Rund 260 Kämpfer ergaben sich

Das Video - veröffentlicht vom russischen Verteidigungsministerium - soll einige der ukrainischen Kämpfer zeigen, die sich nach wochenlanger Belagerung in der Hafenstadt Mariupol ergeben haben. In Moskau ist am Dienstag von 265 Kämpfern - darunter 51 Schwerletzten - die Rede, die sich bis vor kurzem im Stahlwerk Azovstal verschanzt und nun ihre Waffen niedergelegt haben sollen. Kiew wiederum spricht von 264 Soldaten, die in die von russischen Truppen besetzte Ortschaft Oleniwka gebracht worden sein sollen. Was nun mit ihnen passiert, bleibt zunächst unklar. Kiew setzt auf einen Austausch gegen russische Kriegsgefangene, Moskau bestätigt das bisher nicht. Auch was mit den im Werk verbliebenen Soldaten passiert, bleibt abzuwarten.
 

Mariupol mit seinem Hafen am Asowschen Meer gilt als strategisch wichtig. Sollte Azovstal fallen, könnten Russlands Truppen wohl die Einnahme der Stadt feiern, die einst 400.000 Einwohner zählte. Mithilfe prorussischer Separatisten hatten sie Mariupol bereits kurz nach Kriegsbeginn Anfang März belagert und innerhalb einiger Wochen fast komplett erobert. Nach Angriffen auf ein als Luftschutzbunker dienendes Theater und das Gebäude einer Geburtsklinik wurde die mittlerweile völlig zerstörte Stadt international zum Sinnbild für die Grausamkeit des russischen Angriffskriegs.

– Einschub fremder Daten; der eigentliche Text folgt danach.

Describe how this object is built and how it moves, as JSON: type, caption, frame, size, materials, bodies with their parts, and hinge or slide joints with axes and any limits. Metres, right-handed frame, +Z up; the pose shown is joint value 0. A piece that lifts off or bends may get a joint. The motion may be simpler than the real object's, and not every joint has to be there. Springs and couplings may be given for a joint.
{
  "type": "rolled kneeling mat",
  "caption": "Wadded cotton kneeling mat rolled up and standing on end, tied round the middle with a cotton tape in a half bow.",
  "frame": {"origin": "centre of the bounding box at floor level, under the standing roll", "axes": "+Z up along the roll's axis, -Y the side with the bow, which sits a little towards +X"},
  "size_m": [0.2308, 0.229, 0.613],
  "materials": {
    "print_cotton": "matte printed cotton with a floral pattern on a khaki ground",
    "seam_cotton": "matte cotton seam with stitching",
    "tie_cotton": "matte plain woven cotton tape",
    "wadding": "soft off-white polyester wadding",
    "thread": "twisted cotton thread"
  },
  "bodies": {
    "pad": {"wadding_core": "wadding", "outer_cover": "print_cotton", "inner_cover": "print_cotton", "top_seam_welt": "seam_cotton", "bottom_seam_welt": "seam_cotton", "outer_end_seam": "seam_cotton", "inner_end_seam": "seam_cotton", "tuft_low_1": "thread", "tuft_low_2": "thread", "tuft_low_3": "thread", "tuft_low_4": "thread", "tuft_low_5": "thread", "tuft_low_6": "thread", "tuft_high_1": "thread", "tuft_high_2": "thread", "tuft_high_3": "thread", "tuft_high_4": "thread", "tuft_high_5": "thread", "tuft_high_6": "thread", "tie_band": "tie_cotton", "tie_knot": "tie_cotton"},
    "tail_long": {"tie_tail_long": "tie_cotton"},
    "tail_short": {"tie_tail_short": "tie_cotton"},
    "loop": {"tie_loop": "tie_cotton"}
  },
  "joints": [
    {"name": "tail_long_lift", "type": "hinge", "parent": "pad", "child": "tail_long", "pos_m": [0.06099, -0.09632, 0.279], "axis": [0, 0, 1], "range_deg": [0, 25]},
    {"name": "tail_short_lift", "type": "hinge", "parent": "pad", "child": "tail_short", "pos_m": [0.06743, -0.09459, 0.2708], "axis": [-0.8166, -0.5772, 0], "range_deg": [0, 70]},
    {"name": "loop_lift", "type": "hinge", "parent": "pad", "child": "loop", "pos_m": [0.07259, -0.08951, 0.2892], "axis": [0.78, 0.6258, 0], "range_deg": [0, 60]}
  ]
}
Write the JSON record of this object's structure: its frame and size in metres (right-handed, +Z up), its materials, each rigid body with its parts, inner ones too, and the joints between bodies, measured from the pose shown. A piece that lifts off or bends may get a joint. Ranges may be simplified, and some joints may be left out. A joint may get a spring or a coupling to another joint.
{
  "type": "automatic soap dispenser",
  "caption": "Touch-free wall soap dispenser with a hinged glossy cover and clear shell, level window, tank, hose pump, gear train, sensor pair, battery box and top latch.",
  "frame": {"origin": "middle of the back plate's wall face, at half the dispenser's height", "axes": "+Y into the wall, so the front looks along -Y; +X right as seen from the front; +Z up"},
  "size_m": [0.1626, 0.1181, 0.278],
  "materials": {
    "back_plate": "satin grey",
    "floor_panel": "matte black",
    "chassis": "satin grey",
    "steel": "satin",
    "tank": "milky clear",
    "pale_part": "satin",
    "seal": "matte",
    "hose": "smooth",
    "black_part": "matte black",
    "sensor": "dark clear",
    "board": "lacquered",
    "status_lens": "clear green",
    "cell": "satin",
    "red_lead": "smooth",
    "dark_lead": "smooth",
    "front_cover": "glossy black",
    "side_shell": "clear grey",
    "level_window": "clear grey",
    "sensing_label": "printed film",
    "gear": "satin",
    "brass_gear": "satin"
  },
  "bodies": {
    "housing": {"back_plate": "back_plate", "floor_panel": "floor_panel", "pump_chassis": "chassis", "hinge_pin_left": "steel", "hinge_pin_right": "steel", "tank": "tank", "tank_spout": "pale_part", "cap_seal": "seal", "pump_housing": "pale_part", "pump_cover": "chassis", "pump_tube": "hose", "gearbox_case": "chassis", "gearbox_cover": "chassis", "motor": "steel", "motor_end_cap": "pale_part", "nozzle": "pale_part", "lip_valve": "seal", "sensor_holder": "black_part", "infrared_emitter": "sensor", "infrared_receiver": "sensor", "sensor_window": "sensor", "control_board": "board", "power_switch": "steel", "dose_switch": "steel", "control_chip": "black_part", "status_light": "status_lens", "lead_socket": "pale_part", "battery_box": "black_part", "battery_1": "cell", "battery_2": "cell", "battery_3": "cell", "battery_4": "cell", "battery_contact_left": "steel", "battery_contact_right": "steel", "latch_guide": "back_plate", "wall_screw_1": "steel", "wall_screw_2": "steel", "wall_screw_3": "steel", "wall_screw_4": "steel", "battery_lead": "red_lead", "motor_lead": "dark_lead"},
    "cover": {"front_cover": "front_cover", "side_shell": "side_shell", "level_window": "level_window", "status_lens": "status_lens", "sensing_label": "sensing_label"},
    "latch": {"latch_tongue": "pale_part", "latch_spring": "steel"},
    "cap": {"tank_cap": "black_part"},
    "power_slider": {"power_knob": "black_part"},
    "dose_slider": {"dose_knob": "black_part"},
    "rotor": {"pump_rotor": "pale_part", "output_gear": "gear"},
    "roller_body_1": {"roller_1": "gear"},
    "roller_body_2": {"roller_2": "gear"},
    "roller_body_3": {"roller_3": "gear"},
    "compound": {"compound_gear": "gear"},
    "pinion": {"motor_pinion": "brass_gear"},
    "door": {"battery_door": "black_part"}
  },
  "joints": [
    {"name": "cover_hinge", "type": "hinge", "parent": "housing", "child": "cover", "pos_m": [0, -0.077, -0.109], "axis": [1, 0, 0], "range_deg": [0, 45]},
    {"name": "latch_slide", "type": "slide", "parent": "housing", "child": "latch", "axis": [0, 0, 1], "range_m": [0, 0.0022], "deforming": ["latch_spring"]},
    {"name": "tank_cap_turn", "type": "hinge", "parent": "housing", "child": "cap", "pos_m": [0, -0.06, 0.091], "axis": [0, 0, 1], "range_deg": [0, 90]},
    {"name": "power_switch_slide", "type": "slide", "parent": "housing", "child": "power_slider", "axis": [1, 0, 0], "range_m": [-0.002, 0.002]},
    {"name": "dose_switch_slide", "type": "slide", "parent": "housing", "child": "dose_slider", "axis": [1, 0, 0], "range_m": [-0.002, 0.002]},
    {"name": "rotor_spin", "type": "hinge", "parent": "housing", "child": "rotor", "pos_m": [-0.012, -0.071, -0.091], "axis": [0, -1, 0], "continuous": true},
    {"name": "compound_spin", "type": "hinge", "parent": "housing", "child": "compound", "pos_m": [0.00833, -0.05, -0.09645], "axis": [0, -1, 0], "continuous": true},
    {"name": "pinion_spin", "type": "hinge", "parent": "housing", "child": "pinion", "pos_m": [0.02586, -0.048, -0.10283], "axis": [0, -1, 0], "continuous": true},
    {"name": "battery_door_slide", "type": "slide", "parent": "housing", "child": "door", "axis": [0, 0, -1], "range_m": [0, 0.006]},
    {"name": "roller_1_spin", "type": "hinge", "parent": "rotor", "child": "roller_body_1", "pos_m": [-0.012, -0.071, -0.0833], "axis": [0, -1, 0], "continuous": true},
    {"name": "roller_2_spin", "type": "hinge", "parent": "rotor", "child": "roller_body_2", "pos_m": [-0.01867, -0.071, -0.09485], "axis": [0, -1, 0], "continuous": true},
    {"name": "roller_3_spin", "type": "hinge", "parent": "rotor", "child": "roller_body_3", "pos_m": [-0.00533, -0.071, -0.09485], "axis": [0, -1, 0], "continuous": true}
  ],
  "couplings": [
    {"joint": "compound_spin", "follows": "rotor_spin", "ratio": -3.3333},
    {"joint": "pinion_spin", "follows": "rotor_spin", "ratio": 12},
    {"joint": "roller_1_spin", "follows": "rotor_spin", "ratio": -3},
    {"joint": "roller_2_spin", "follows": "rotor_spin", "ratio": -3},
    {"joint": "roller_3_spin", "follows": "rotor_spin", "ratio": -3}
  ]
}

Mariupol-Kämpfer als ukrainische Volkshelden

In der Ukraine sind die Kämpfer von Mariupol längst zu Volkshelden geworden. Der Rockstar Swjatoslaw Wakartschuk schrieb kürzlich ein Lied zu ihren Ehren und tourt damit nun durch frontnahe Gebiete. Die ukrainische Band Kalush Orchestra beendete ihren Sieger-Auftritt beim Eurovision Song Contest am vergangenen Wochenende mit den Worten "Help Azovstal" - "Helft Azovstal".

"Azovstal ist heute eine Festung, ein Symbol, eine Bastion", heißt es auch im Staatsfernsehen. Dass ein Großteil der letzten Mariupoler Verteidiger dem Nationalgarde-Regiment "Asow" angehört, in dem auch Rechtsradikale kämpfen, ist für viele Ukrainer in dieser Situation völlig zweitrangig. Für sie sind die Kämpfer zum Sinnbild geworden für den unerwartet starken ukrainischen Widerstand gegen die russischen Besatzer - und zur letzten Hoffnung Mariupols.

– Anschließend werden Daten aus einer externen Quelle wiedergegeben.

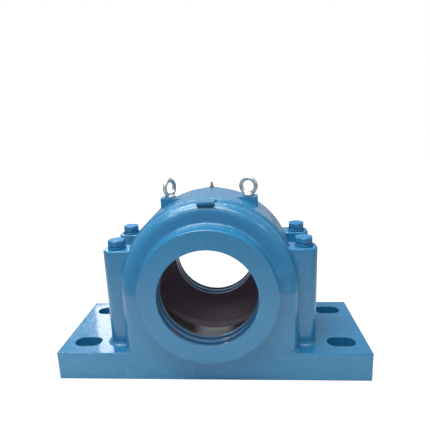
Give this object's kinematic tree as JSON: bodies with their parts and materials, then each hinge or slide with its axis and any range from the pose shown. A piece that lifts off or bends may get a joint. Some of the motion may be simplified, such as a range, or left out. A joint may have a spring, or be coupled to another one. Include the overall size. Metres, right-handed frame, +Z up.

Schicksal liegt in russischen Händen

In Russland wiederum wird "Asow" immer wieder als Rechtfertigung für den Krieg gegen die Ukraine herangezogen, der unter anderem die angebliche "Entnazifizierung" des Nachbarlands zum Ziel haben soll. Und so spricht sich etwa der russische Parlamentschef Wjatscheslaw Wolodin mit genau diesem Argument gegen den von der Ukraine angestrebten Austausch der Azovstal-Kämpfer aus. "Nazi-Verbrecher unterliegen keinem Austausch. Das sind Kriegsverbrecher, und wir müssen alles dafür tun, sie vor Gericht zu bringen", wettert Wolodin während einer Plenarsitzung. Russlands Militär wiederum äußert sich zunächst nicht zum weiteren Vorgehen.

Und so bleibt nicht nur das Schicksal der noch im Werk verbliebenen ukrainischen Soldaten zunächst ungewiss - sondern auch das der Evakuierten. Entgegen allen Beteuerungen aus Moskau, die Gefangenen gut zu behandeln und medizinisch zu versorgen, befürchten einige Beobachter, sie könnten nun Opfer von Misshandlung und Folter werden.

Was hat Putin vor?

Thomas Jäger von der Uni Köln sieht einen Prestigeerfolg des russischen Präsidenten. „Endlich kann er vorgebliche Nazis präsentieren“, so der Experte gegenüber der BILD. Ohne solche Bilder könnte die interne Unterstützung für den Krieg zusammenbrechen.

Der Experte sieht aber auch die Möglichkeit für einen Gefangenenaustausch. Putin könnte sich dann als „vermeintlich gutmütiger Führer“ präsentieren.